The provision for income taxes for the first quarter of 2015 reflects an estimated annual effective tax rate of 28.5 percent compared with 29.5 percent for the first quarter of 2014, excluding the items discussed below. The decrease is primarily due to a more favorable expected geographic mix of profits from a tax perspective in 2015. The impact of the U.S. research and development tax credit is not included in either the first quarter of 2015 or 2014 as it was renewed for 2014 in the fourth quarter of 2014 and has not been renewed for 2015.

The provision for income taxes in the first quarter of 2014 also included a net charge of $22 million consisting of a $55 million charge to correct for an error which resulted in an understatement of tax liabilities for prior years offset by a $33 million benefit to reflect a settlement with the U.S. Internal Revenue Service (IRS) related to 1992 through 1994.

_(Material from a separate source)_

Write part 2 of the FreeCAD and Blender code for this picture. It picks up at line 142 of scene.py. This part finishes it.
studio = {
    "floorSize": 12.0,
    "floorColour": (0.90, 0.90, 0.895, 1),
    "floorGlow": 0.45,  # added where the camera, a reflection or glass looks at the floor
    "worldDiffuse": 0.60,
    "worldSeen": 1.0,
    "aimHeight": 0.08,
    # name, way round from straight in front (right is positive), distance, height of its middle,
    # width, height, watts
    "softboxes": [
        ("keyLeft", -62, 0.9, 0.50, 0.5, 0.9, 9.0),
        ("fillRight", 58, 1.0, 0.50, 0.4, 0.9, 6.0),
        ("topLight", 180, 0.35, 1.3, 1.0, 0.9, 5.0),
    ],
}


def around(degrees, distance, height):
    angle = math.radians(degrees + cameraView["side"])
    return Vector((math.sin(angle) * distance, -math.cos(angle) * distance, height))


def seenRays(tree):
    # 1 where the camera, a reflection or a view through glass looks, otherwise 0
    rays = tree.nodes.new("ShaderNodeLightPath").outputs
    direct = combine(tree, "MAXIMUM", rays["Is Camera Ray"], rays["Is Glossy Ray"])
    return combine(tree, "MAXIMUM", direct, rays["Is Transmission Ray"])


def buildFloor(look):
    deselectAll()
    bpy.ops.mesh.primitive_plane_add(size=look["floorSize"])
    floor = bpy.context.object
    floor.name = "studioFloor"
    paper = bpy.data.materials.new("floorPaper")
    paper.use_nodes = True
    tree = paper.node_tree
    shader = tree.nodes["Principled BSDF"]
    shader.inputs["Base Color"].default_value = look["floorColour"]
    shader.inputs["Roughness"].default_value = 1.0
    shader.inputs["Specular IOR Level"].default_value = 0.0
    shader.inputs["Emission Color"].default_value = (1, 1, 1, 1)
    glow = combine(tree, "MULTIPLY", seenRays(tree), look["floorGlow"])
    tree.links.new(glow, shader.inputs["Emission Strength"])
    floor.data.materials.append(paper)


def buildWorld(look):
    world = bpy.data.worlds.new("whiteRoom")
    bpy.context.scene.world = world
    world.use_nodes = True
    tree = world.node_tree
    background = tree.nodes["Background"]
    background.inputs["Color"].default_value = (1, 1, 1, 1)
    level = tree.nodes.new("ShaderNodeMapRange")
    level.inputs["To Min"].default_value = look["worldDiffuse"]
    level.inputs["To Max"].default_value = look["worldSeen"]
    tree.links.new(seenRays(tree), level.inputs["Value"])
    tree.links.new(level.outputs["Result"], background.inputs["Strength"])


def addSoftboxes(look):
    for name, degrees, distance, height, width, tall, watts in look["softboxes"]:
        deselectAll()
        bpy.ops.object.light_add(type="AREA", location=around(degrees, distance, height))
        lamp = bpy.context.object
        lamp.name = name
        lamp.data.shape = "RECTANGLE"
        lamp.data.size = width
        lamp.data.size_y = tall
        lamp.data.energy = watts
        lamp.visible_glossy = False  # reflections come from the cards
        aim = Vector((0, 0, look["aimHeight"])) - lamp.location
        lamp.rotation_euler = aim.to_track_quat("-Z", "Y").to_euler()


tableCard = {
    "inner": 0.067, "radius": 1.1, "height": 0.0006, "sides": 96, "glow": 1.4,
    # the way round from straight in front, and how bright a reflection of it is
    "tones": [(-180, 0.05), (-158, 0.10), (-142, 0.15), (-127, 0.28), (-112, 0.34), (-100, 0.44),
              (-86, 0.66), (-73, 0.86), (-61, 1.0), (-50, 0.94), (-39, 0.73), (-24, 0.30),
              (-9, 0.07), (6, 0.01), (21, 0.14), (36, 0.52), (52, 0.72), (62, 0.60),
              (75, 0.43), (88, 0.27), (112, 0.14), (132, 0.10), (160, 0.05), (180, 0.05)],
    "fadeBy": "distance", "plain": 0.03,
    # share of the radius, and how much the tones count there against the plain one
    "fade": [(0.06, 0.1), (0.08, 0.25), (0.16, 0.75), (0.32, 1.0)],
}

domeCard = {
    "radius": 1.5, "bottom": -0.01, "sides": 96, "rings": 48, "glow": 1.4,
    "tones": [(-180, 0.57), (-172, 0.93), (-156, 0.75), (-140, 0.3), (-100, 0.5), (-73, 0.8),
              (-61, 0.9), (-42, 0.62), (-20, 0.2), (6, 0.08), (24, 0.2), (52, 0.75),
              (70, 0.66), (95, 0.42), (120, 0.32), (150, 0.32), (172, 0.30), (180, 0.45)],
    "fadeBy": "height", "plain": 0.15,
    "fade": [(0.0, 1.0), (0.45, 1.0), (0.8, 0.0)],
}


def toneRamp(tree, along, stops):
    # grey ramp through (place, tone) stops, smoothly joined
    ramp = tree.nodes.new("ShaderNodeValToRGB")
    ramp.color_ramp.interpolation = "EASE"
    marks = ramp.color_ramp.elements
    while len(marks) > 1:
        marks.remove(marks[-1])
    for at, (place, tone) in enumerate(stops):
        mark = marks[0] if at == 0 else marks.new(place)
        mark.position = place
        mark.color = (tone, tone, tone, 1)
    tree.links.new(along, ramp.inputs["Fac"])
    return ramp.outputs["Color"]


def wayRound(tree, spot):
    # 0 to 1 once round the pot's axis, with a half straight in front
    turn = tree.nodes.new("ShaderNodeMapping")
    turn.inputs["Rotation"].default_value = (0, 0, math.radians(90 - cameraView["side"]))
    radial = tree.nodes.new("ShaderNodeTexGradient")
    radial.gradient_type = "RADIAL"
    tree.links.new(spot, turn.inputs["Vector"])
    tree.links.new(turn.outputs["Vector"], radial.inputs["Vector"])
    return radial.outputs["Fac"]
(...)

On January 30, 2015, we received a Revenue Agent's Report (RAR) from the IRS indicating the end of the field examination of our U.S. tax returns for 2007 to 2009 including the impact of a loss carryback to 2005. The RAR proposed tax increases and penalties for these years of approximately $1 billion primarily related to two significant areas that we are vigorously contesting through the IRS Appeals process. In the first area, the IRS has proposed to tax in the United States profits earned from certain parts transactions by one of our non-U.S. subsidiaries, Caterpillar SARL (CSARL), based on the IRS examination team's application of the "substance-over-form" or "assignment-of-income" judicial doctrines. We believe that the relevant transactions complied with applicable tax laws and did not violate judicial doctrines. We have filed U.S. tax returns on this same basis for years after 2009. In the second area, the IRS disallowed approximately $125 million of foreign tax credits that arose as a result of certain financings unrelated to CSARL. Based on the information currently available, we do not anticipate a significant increase or decrease to our unrecognized tax benefits for these matters within the next 12 months. We currently believe the ultimate disposition of these matters will not have a material adverse effect on our consolidated financial position, liquidity or results of operations.